On the other hand, Brat is a fervent Christian, holds Divinity degree (along with an economics degree), and clearly sees a role for faith in governance. That seldom promises hope for pro-gay positions on legislation.

It will be interesting to see how his views play out in the coming campaign and (as this is a safe Republican district) in his votes. I simply don’t know enough about this out-of-nowhere politician and think it far too soon to predict.


June 11th, 2014

(It’s “Brat”, not “Bart”.)

Sir Andrew

June 11th, 2014

I haven’t stopped giggling since the election results became clear.


June 11th, 2014

“They may be correct. But that also may be too simplistic of an assumption.”

Not really, Timothy.

My evidence:

Bart not only sees a role for religion in governance he basically sees it as a requirement.

According his website he believes, “That faith in God, as recognized by our Founding Fathers is essential to the moral fiber of the Nation.”

Oh and there is also this
Dave will protect the rights of the unborn and the sanctity of marriage, and will oppose any governmental intrusion upon the conscience of people of faith.

The evidence shows that the tea party is just the GOP under a different name and in fact is more socially conservative than the gop.


June 11th, 2014

The part after the bold should be in quotes as it comes from his campaign website. On top of that, and I know I am not one of his voters, I don’t like that his campaign manager is trying to scrub from their facebook pages anything that could be construed as negative.


June 12th, 2014

Prosperity Gospel Libertarian


June 12th, 2014

I think we have many Virginia Democrats to thank for this. And I say, thank you Virginia Democrats.

Timothy Kincaid

June 12th, 2014

Thanks Josh. Changed.


June 12th, 2014

Stephen, only 12% of eligible voters voted in the primary, so I think the only people you have to thank are party extremists.

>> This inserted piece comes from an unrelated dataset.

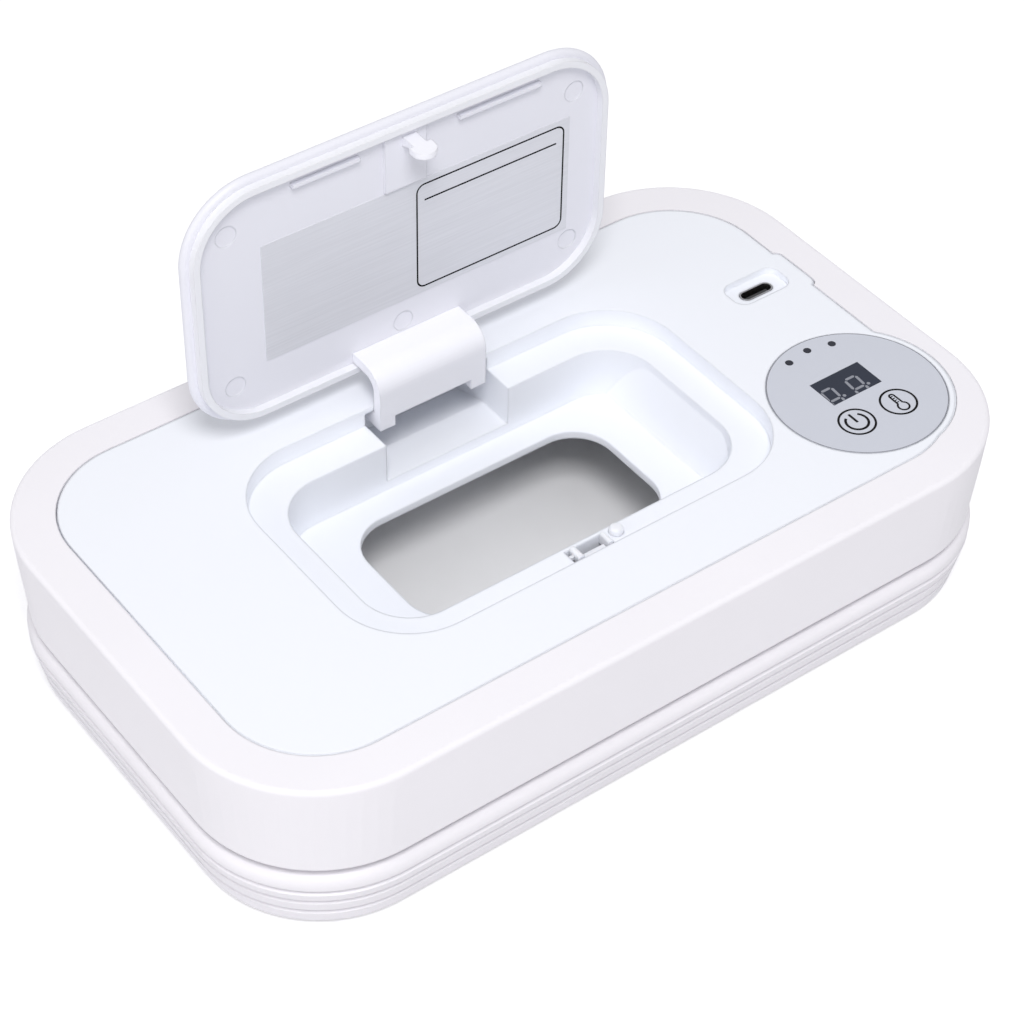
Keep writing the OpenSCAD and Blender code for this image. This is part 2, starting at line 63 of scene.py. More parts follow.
camera_data = bpy.data.cameras.new("camera")
camera_data.sensor_width = SENSOR_WIDTH
camera_data.lens = SENSOR_WIDTH * FOCAL_PIXELS / IMAGE_PIXELS
camera_data.clip_start = CLIP_START
camera = bpy.data.objects.new("camera", camera_data)
bpy.context.scene.collection.objects.link(camera)
back = Vector((
    math.sin(VIEW_AZIMUTH) * math.cos(VIEW_ELEVATION),
    -math.cos(VIEW_AZIMUTH) * math.cos(VIEW_ELEVATION),
    math.sin(VIEW_ELEVATION),
))
level_right = Vector((0, 0, 1)).cross(back).normalized()
level_up = back.cross(level_right)
right = math.cos(VIEW_ROLL) * level_right + math.sin(VIEW_ROLL) * level_up
up = back.cross(right)
turn = Matrix((right, up, back)).transposed().to_4x4()
camera.matrix_world = Matrix.Translation(VIEW_TARGET + back * VIEW_DISTANCE) @ turn
bpy.context.scene.camera = camera


# Studio
# A white table and a white surround, as in a shop photograph. A lamp high above the camera
# lights the tray through the mouth, and a low one lights the left. The floor keeps the shadow.
bpy.context.scene.view_settings.view_transform = "Standard"
FLOOR_SIZE = 6.0
FLOOR_COLOUR = (0.86, 0.86, 0.87, 1)
FLOOR_GLOW = 0.34
SURROUND_LIGHT = 0.53
SURROUND_TINT = (0.97, 0.975, 1.0, 1)
SEEN_WHITE = (1, 1, 1, 1)
LAMP_AIM = (0, 0, 30 * MM)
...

I find it odd that one of the biggest sponsors of this “anti-moneyed interests” group are big, moneyed interests – although most of those funds went to Cantor, since this, interestingly enough, seems to be a within-the-TEAP fight, not just a within-the-GOP fight. While I appreciate the nuanced view Timothy presents, I am afraid the TEAP very quickly made itself part of the establishment it purports to oppose. If only they had aimed to be their own party, rather than a wing of the GOP, then they might have actually shaken up the troubled politics of this nation.


June 12th, 2014

Brat is an economics professor who could not state an opinion on the minimum wage in his first post-victory press interview. His staff tried to set up a press conference and had to cancel the effort 30 minutes before it was to begin, and then said they’d be developing a media strategy soon. Whatever else he is, Brat is an inexperienced fool who, if he makes it to Congress, is unlikely to change the reputation of the House as dysfunctional.


June 12th, 2014

The Tea Party is the GOP on steroids, even more devout, even more influenced by religious fervor. Brat is an extreme social conservative, by all accounts.
What’s amusing is that Virginia is a purple state, now. There’s no way a GOP candidate running for President in 2016 can go right enough to win the primary and then expect to win the state.


June 12th, 2014

A radio show about the Brat victory had clips expressing how devoted he was to the “Judeo-Christian” values and beliefs. I noted he didn’t say just “Christian.” Today I read about a politician in Kansas use the same words. Any idea what message Christian conservatives are trying to send with that words switch? Is it an attempt to claim their base is broader than it really is (shades of Million Moms)or that their values are older, therefore better, than anyone else’s?


June 13th, 2014


C) It’s Virginia

Virginia’s Republicans are majority Tea Party in mindset.


June 13th, 2014

Paul, that phrasing isn’t exactly new. Conservatives have been using it for years. It’s a way to show they are inclusive of Jews, while still highlighting their conservative Christian beliefs.

enough already

June 13th, 2014

If my party were to capitalize on this (pun intended) and invest the time and money to do it, we could clean up the floor with this Prof. Bart.
But we won’t. Nobody is as good at snatching defeat from the jaws of victory at the last minute as we Democrats are. Especially in mid-terms.
I’ve no comment on Tea-party vs. Republicans because they’re really all the same…their goals are all identical: Oppression of queers.


June 13th, 2014

Paul, I have to second Rob’s comment. I would also add that there is probably a hint of fatalism in there as well. Most kinds of conservative Christians are hoping for the return of Jesus and the end of the world. They link this eminent event to the success of Israel, and consider the Jewish religion a (lesser) brother. You will find that politicians of this ilk blindly support the nation of Israel, and only blame Palestinians for any troubles in the region.